MicroGO is part of a growing group of Indian deep-tech companies trying to solve public health and sanitation problems using engineering, microbiology, and automation rather than traditional cleaning products alone.
Based in Chennai, the company works on hand hygiene systems, water treatment, infection prevention, and food safety technologies for hospitals, airports, factories, and public facilities.
The company was founded in 2016 by Rachna Dave, a microbiologist and former scientist from the Bhabha Atomic Research Centre. MicroGO was set up as an R&D-driven manufacturing company focused on what it calls the “One Health” approach — the idea that human health, environmental health, water quality, and food safety are closely connected.
The company started with a practical observation: many industries treated hygiene as a compliance exercise instead of a measurable operational system. Hospitals struggled with hand-hygiene compliance. Food businesses faced spoilage and contamination problems. Public facilities used large quantities of water and chemicals without clear monitoring systems. MicroGO’s products were designed around reducing waste while improving measurable hygiene outcomes.
One of the company’s core products is GOassure, an automated hand-hygiene station. Unlike a regular sanitizer dispenser, the system is designed to monitor compliance, automate dispensing, and reduce overuse of water and sanitizing chemicals. During the COVID-19 pandemic, this became the company’s most visible product.
The system combines sensors, automation, and IoT monitoring. In practical use, a worker or visitor places their hands into the device, which automatically dispenses disinfectant or hygiene solution in measured quantities. The company says the system is designed to reduce unnecessary wastage while maintaining standardized hygiene practices. Some versions also include compliance monitoring systems for institutions that need records of hygiene adherence.
MicroGO also built systems for water disinfection and treatment under its GOpure line.
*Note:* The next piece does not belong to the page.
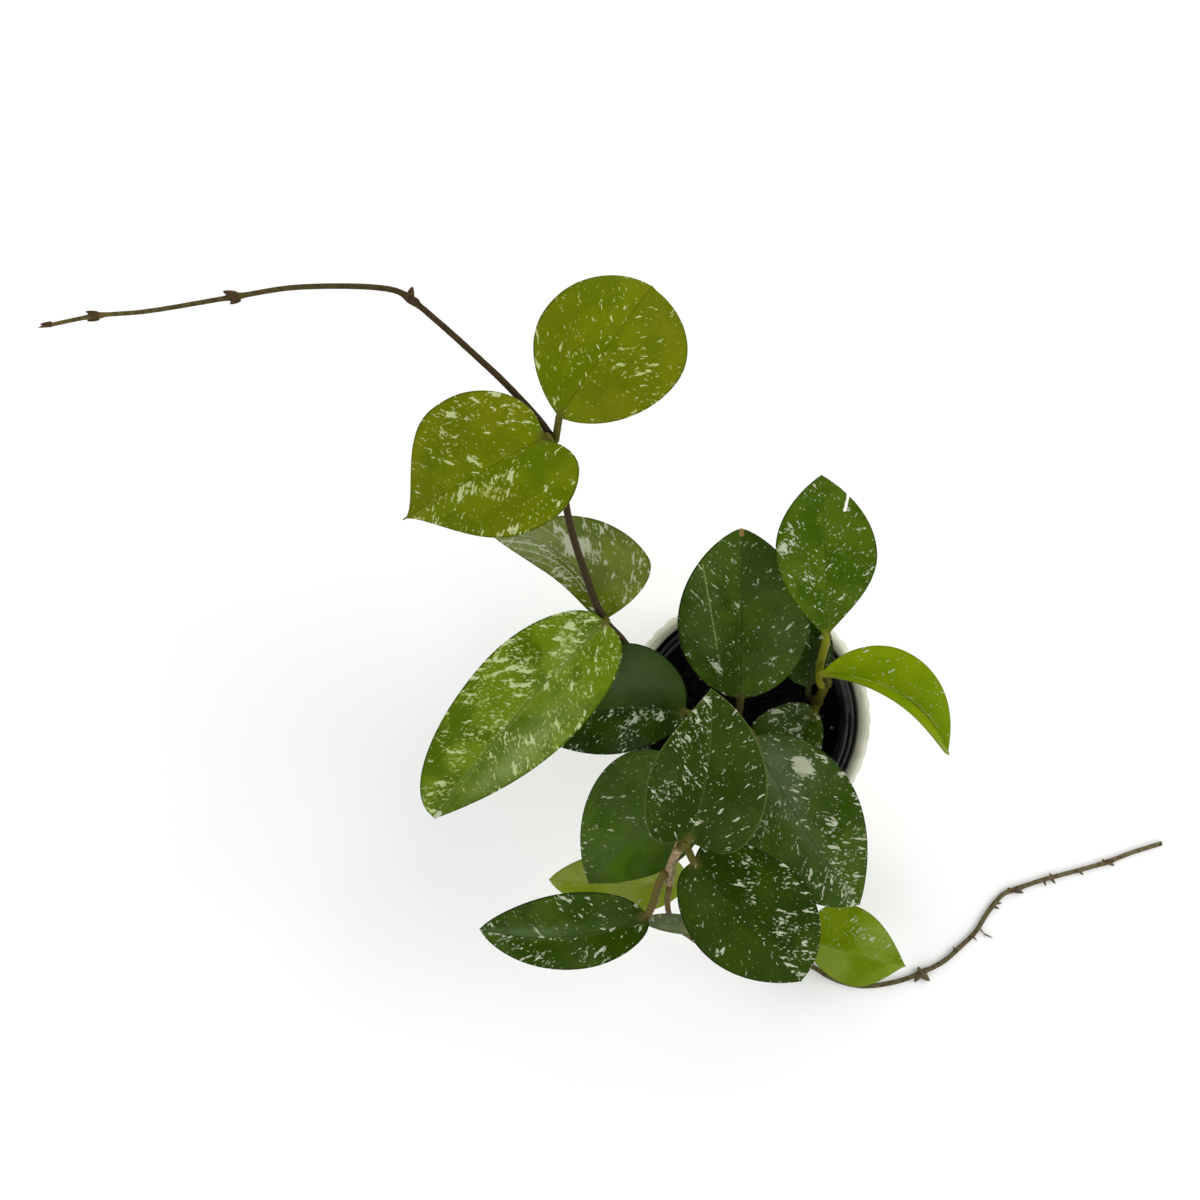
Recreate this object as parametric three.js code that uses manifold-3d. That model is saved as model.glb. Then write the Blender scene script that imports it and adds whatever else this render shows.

These products are aimed at industries and institutions that require microbial control in water systems. According to the company, the systems are designed for “anywhere-anytime” water disinfection and wastewater treatment.
Another area of focus is food safety and post-harvest management. The company’s GOfresh platform uses chlorine-dioxide-based disinfection systems for fruits and vegetables. MicroGO says the system is intended to reduce spoilage and extend shelf life. The company cites the large-scale wastage of fruits and vegetables in India as one of the reasons for developing the technology.
The company also works on sterilization systems for healthcare facilities. According to its solutions page, the products are aimed at reducing infection transmission through improperly sterilized surgical instruments and healthcare equipment.
MicroGO became more widely known during the pandemic when it deployed hygiene systems across Indian airports.
MicroGO’s positioning is somewhat different from consumer sanitizer brands or standard cleaning-equipment companies. The company combines microbiology with engineering systems and monitoring infrastructure. Its products are meant to function as operational systems rather than standalone cleaning supplies.
Globally, MicroGO operates within the broader water, sanitation, hygiene, and infection-prevention technology sector. This category expanded rapidly after COVID-19 forced governments, hospitals, airports, and factories to rethink hygiene infrastructure.
Large multinational companies such as Ecolab, Diversey, and SteriTech work in industrial sanitation, disinfection, and infection-control systems. In India, companies such as Re Sustainability and startups focused on healthcare sanitation and water treatment also operate in related spaces, though with different technologies and business models.
The broader industry is moving toward monitored hygiene infrastructure instead of manual compliance systems. Hospitals increasingly use digital compliance tracking for hand hygiene. Food supply chains are adopting post-harvest microbial treatment systems to reduce spoilage losses. Airports and public buildings are using automated sanitation systems that reduce human intervention and standardize cleaning cycles.
A major challenge in this industry is proving measurable outcomes. Companies in sanitation technology are increasingly expected to show reductions in infection rates, water usage, operational costs, or spoilage levels rather than simply selling cleaning equipment. This is one reason why monitoring and IoT layers are becoming important in hygiene systems globally.
MicroGO’s work reflects another trend in Indian deep-tech manufacturing: building applied industrial systems around microbiology and public-health infrastructure instead of purely software products. Many Indian startups in recent years have focused on healthcare software, logistics, or fintech. MicroGO instead sits closer to industrial biotech and public-health engineering.